The Canadian government has set an Aug. 2 hearing on the deportation of Mr. Caballero, who is 37. He may appeal the findings of that hearing.
Mr. Caballero told The Sun how Battalion 316 prisoners were tortured, including the brutal treatment of a Honduran woman who was held in secret jails for 78 days in 1983. However, Mr. Caballero denied that he was a torturer.
"The [immigration] department will make arguments as to why we feel he should be removed from Canada," said Lucille LeBlanc, a spokeswoman for Citizenship and Immigration Canada.
Ms. LeBlanc said an investigation is under way into the status of Mr. Barrera, 36, and Mr. Valle, 37.
In interviews with The Sun, Mr. Valle admitted that he was a torturer in Battalion 316, using methods that included suffocating prisoners with a rubber mask. He also admitted that he murdered prisoners.
All four of the former Battalion 316 members told The Sun they were motivated by high pay and prestige rather than politics. They added that if they had not obeyed the orders to torture and kill, they would have been murdered themselves.
"Within the organization, there were many who were not in agreement, but they couldn't get out," Mr. Caballero told The Sun in an interview in Canada. "If we wanted to leave, we would have to leave dead."
Human rights advocates and the Honduran government are urging the government of Canada to allow the four former Battalion 316 members to stay in that country -- where they live free from prosecution.
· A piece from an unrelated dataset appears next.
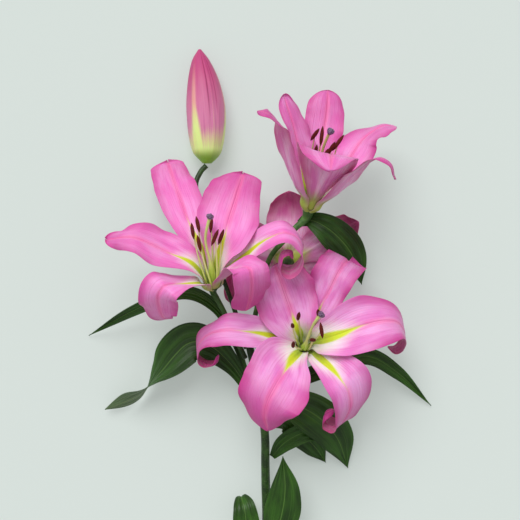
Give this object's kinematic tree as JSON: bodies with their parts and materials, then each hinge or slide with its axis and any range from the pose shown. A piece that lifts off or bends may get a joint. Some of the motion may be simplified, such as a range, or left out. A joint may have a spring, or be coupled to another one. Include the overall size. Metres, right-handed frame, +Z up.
{
  "type": "cut lily stem",
  "caption": "Cut stem of pink Oriental lilies lying on its side, with open recurved flowers, a closed bud and pointed green leaves.",
  "frame": {"origin": "middle of the footprint, on the surface the stem lies on", "axes": "+Y along the stem from its cut end towards the flowers, +Z up from the surface, +X to the right when seen from above with the flowers away from the viewer"},
  "size_m": [0.3092, 0.5224, 0.1408],
  "materials": {
    "petal": "satin",
    "sepal": "satin",
    "bud": "satin",
    "leaf": "satin",
    "stem": "satin",
    "pistil": "satin",
    "stamen": "matte"
  },
  "bodies": {
    "root": {"stem": "stem", "bud": "bud", "bud_pedicel": "stem", "leaf_1": "leaf", "leaf_2": "leaf", "leaf_3": "leaf", "leaf_4": "leaf", "leaf_5": "leaf", "leaf_6": "leaf", "leaf_7": "leaf", "leaf_8": "leaf", "leaf_9": "leaf", "left_pedicel": "stem", "left_pistil": "pistil", "left_petal_1": "petal", "left_petal_2": "petal", "left_petal_3": "petal", "left_sepal_1": "sepal", "left_sepal_2": "sepal", "left_sepal_3": "sepal", "left_stamen_1": "stamen", "left_stamen_2": "stamen", "left_stamen_3": "stamen", "left_stamen_4": "stamen", "left_stamen_5": "stamen", "left_stamen_6": "stamen", "right_pedicel": "stem", "right_pistil": "pistil", "right_petal_1": "petal", "right_petal_2": "petal", "right_petal_3": "petal", "right_sepal_1": "sepal", "right_sepal_2": "sepal", "right_sepal_3": "sepal", "right_stamen_1": "stamen", "right_stamen_2": "stamen", "right_stamen_3": "stamen", "right_stamen_4": "stamen", "right_stamen_5": "stamen", "right_stamen_6": "stamen", "top_pedicel": "stem", "top_pistil": "pistil", "top_petal_1": "petal", "top_petal_2": "petal", "top_petal_3": "petal", "top_sepal_1": "sepal", "top_sepal_2": "sepal", "top_sepal_3": "sepal", "top_stamens": "stamen", "under_pedicel": "stem", "under_pistil": "pistil", "under_petal_1": "petal", "under_petal_2": "petal", "under_petal_3": "petal", "under_sepal_1": "sepal", "under_sepal_2": "sepal", "under_sepal_3": "sepal", "under_stamens": "stamen"}
  },
  "joints": []
}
"They are killers, but they are not the people who gave the orders to kill," said Leo Valladares, the Honduran government's human rights commissioner. "Although it may seem like a contradiction -- human rights groups protecting human rights violators -- it is not.
"We see these men as important pieces of the investigation," he added. "We must keep them alive so that they can provide evidence about who gave them orders to kill."
Punish the leaders
Bertha Oliva, director of the Committee of Relatives of the Disappeared in Honduras, agreed.
"For us, it is most important to punish the leaders of Battalion 316," said Ms. Oliva, whose husband, Tomas Nativi, was kidnapped by Battalion 316 in June 1981 and is presumed dead. "That would be the greatest justice."
The Honduran attorney general who is assembling cases against Battalion 316 commanders said his staff has met with officials at the Canadian Consulate in Honduras, urging the government of Canada to let the four former members of Battalion 316 remain in that country.
"If they come here, then they are in danger from the men who ordered them to kill and torture," said Edmundo Orellana, the attorney general. "We believe some of those people are still in positions of power in Honduras."
Ramon Custodio, president of the Committee for the Defense of Human Rights of Honduras, explained that Gen. Luis Alonso Discua, who headed Battalion 316 in 1984, is currently head of the Honduran armed forces. And Col. Alexander Hernandez, identified as the man who commanded Battalion 316 when it was created in 1980, still serves in the Honduran military police.
Mr. Custodio plans to travel to Canada to testify on behalf of Mr. Caballero. He is also seeking another country that would give refuge to the four former battalion members.
"The truth is that if they come back to Honduras, there is no way anyone could guarantee their lives," Mr. Custodio said.
Witnesses have been killed
People in Honduras who have dared to publicly provide evidence of Battalion 316's abuses have been threatened, attacked and killed. Earlier this year, Mr. Valladares sent his children to live outside Honduras after repeated death threats and the murder of one of his bodyguards.
Officials at the attorney general's office said that not only would the lives of the four former battalion members be in danger if they were returned to Honduras, but their return would jeopardize the Honduran government's investigation into the violence of Battalion 316.
Other Honduran military officials who have indicated a willingness to testify might withdraw, said Ricardo Pineda, assistant special attorney for human rights.
"But if all goes well, and the [four former battalion members] are allowed to stay in Canada, then other military officials would see that they could trust us to protect their safety," Mr. Pineda said. "We would get a lot more cooperation."
Officials from the attorney general's office plan to travel to Canada in the next few weeks to interview the four.
Attorney General Orellana said he expects indictments against former leaders of Battalion 316 to be filed this year. It would be the first time that high-level military officials face charges by the government for the disappearances of the 1980s.